Somos herederos de una historia donde el libro se define a la vez como objeto material y una obra intelectual o estética, identificada por el nombre de su autor. Y donde la percepción de la cultura escrita se fundamenta sobre distinciones visibles entre los objetos: cartas, documentos, diarios, libros, etcétera.
Para Chartier, el orden de los discursos cambia profundamente con la textualidad electrónica. Ahora todos los textos, del género que sean, son leídos en un mismo soporte (la pantalla iluminada) y en las mismas formas (generalmente aquellas decididas por el lector). “Se crea así una continuidad que ya no diferencia los diversos discursos a partir de su materialidad propia”. Y confunde a los lectores porque “deben afrontar la desaparición de los criterios inmediatos, visibles, materiales, que les permitían distinguir, clasificar y jerarquizar los discursos”.
BIBLIOTECA UNIVERSAL
El mundo digital nos acerca a la biblioteca universal, abarcando todos los libros que se han publicado y todos los textos que se han escrito, sostiene Roger Chartier.
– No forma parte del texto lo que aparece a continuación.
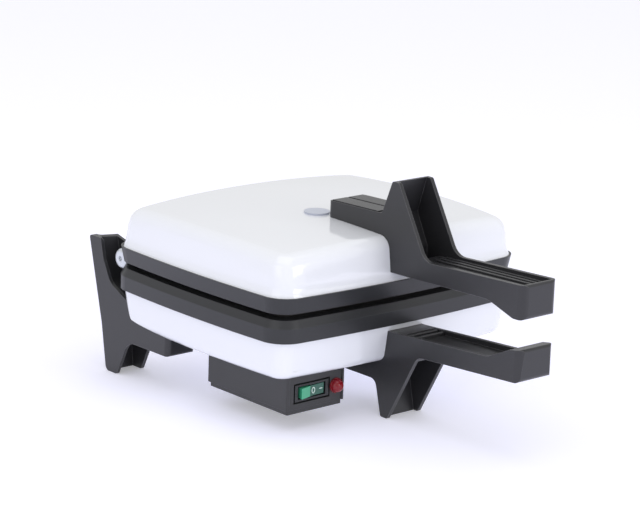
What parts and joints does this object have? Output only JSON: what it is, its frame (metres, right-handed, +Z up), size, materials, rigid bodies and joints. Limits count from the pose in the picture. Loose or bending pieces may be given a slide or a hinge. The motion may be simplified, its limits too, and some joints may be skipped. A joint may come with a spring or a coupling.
{
  "type": "waffle maker",
  "caption": "Countertop double waffle maker with a white hinged lid and pan, dark handles with an upright horn, moulded rear legs, rocker switch and pilot lamp",
  "frame": {"origin": "centre of the bounding box, on the surface that the feet stand on", "axes": "+Z up, +X to the right of someone who faces the handles' ends from -Y, -Y the way the handles point"},
  "size_m": [0.26, 0.39, 0.1883],
  "materials": {
    "white_enamel": "gloss white enamel",
    "band_moulding": "satin charcoal",
    "handle_moulding": "satin charcoal, fine grain",
    "box_moulding": "satin charcoal",
    "cast_plate": "dark cast with a non-stick coat",
    "element_tube": "oxidised steel tube",
    "ceramic": "glazed ceramic",
    "terminal_plastic": "heat-resistant cream plastic",
    "brass_tab": "plain brass",
    "zinc_steel": "zinc plated",
    "hinge_silver": "silver, satin",
    "disc_grey": "flat grey",
    "green_rocker": "bright green",
    "switch_plastic": "black",
    "red_lens": "clear red",
    "gland_rubber": "black rubber",
    "lead_sleeve": "woven glass sleeve"
  },
  "bodies": {
    "base": {"lower_shell": "white_enamel", "lower_band": "band_moulding", "lower_waffle_plate": "cast_plate", "lower_heating_element": "element_tube", "lower_element_collars": "ceramic", "lower_element_tabs": "brass_tab", "lower_plate_screws": "zinc_steel", "lower_posts": "zinc_steel", "lower_heat_shield": "zinc_steel", "thermostat": "zinc_steel", "left_rear_leg": "handle_moulding", "right_rear_leg": "handle_moulding", "rear_leg_screws": "zinc_steel", "lower_handle": "handle_moulding", "foot_screws": "zinc_steel", "mounting_nuts": "zinc_steel", "hinge_screws": "hinge_silver", "hinge_nuts": "zinc_steel", "control_box": "box_moulding", "control_panel": "box_moulding", "box_cover": "box_moulding", "cover_screws": "zinc_steel", "box_screws": "zinc_steel", "switch_body": "switch_plastic", "lamp_lens": "red_lens", "lamp_body": "switch_plastic", "cord_gland": "gland_rubber", "terminal_block": "terminal_plastic", "switch_leads": "lead_sleeve", "lamp_leads": "lead_sleeve", "element_leads": "lead_sleeve"},
    "rocker": {"switch_rocker": "green_rocker"},
    "lid": {"lid_shell": "white_enamel", "upper_band": "band_moulding", "upper_waffle_plate": "cast_plate", "upper_heating_element": "element_tube", "upper_element_collars": "ceramic", "upper_element_tabs": "brass_tab", "upper_plate_screws": "zinc_steel", "upper_posts": "zinc_steel", "upper_heat_shield": "zinc_steel", "lid_handle": "handle_moulding", "lid_handle_screws": "zinc_steel", "lid_handle_nuts": "zinc_steel", "lid_disc": "disc_grey"}
  },
  "joints": [
    {"name": "lid_hinge", "type": "hinge", "parent": "base", "child": "lid", "pos_m": [0, 0.15925, 0.0954], "axis": [-1, 0, 0], "range_deg": [0, 84]},
    {"name": "rocker_pivot", "type": "hinge", "parent": "base", "child": "rocker", "pos_m": [-0.08155, -0.03775, 0.0304], "axis": [0, 0, -1], "range_deg": [0, 18]}
  ]
}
Pero la lectura frente a la pantalla transforma la relación con las obras del pasado o del presente.
Es generalmente una lectura discontinua que “busca a partir de palabras claves o rúbricas temáticas el fragmento textual del cual quiere apoderarse” (un artículo de periódico, el capítulo de un libro, información en una website), “sin que sea percibida la identidad y la coherencia de la totalidad textual que contiene este elemento”.
En lo digital, todas las entidades textuales son como “bancos de datos que procuran fragmentos cuya lectura no supone de ninguna manera la comprensión o percepción de las obras en su identidad singular”.
Al romperse el antiguo lazo entre los textos y los objetos que los contenían en forma impresa, necesitamos revisar “los gestos y las nociones que asociamos con lo escrito”. Los fragmentos de texto que aparecen en la pantalla “no son páginas, sino composiciones singulares y efímeras”.
Cada mutación en la cultura escrita (la aparición del codex, la invención de la imprenta, las revoluciones de la lectura) “produjo una coexistencia entre los antiguos objetos y textos y las nuevas técnicas y prácticas”. La revolución digital nos obliga a reorganizar la cultura escrita.
JERARQUIZAR LAS LECTURAS
A unos años de distancia de lo escrito por Chartier, ya podemos establecer distinciones entre el objeto virtual y la lectura digital. Podemos jerarquizar los discursos en función del objeto: no tendría que tener el mismo valor algo escrito es un chat como el de WhatsApp, que en un tuit o en una carta abierta como las que se publican en Facebook, y mucho menos lo expuesto en un artículo de periódico o revista y en un libro.
La oficina de prensa de la Casa Blanca, angustiada por los potenciales conflictos diplomáticos que implican los mensajes del presidente Trump, se ha encargado de recordar a la opinión pública que lo dicho en su cuenta personal de Twitter no tiene la trascendencia de un comunicado oficial o de un discurso leído por el propio mandatario.
EL LIBRO NO MORIRÁ
El libro no parece que vaya a morir, concluye Chartier en la introducción. Porque la existencia de una obra no está atada a una forma material particular. “Los diálogos de Platón fueron compuestos y leídos en el mundo de los rollos, fueron copiados y publicados en códices manuscritos y después impresos, y hoy en día pueden leerse frente a la pantalla”.
El libro como objeto no va a morir porque, todavía, es el “más adecuado a los hábitos y expectativas de los lectores que entablan un diálogo intenso y profundo con las obras que los hacen pensar, desear o soñar”.
Sin embargo, la forma digital de producción y transmisión de los escritos “lanza un profundo desafío tanto a las categorías que fundamentaron el orden del discurso que es todavía el nuestro” (desde la propiedad intelectual a la originalidad de la obra o la individualización de la escritura), como a la relación con la cultura escrita: hasta la aparición de la computadora, había “una inseparable vinculación entre el texto y el objeto, la obra y el libro, los artículos y la revista o el periódico”, sentencia Chartier.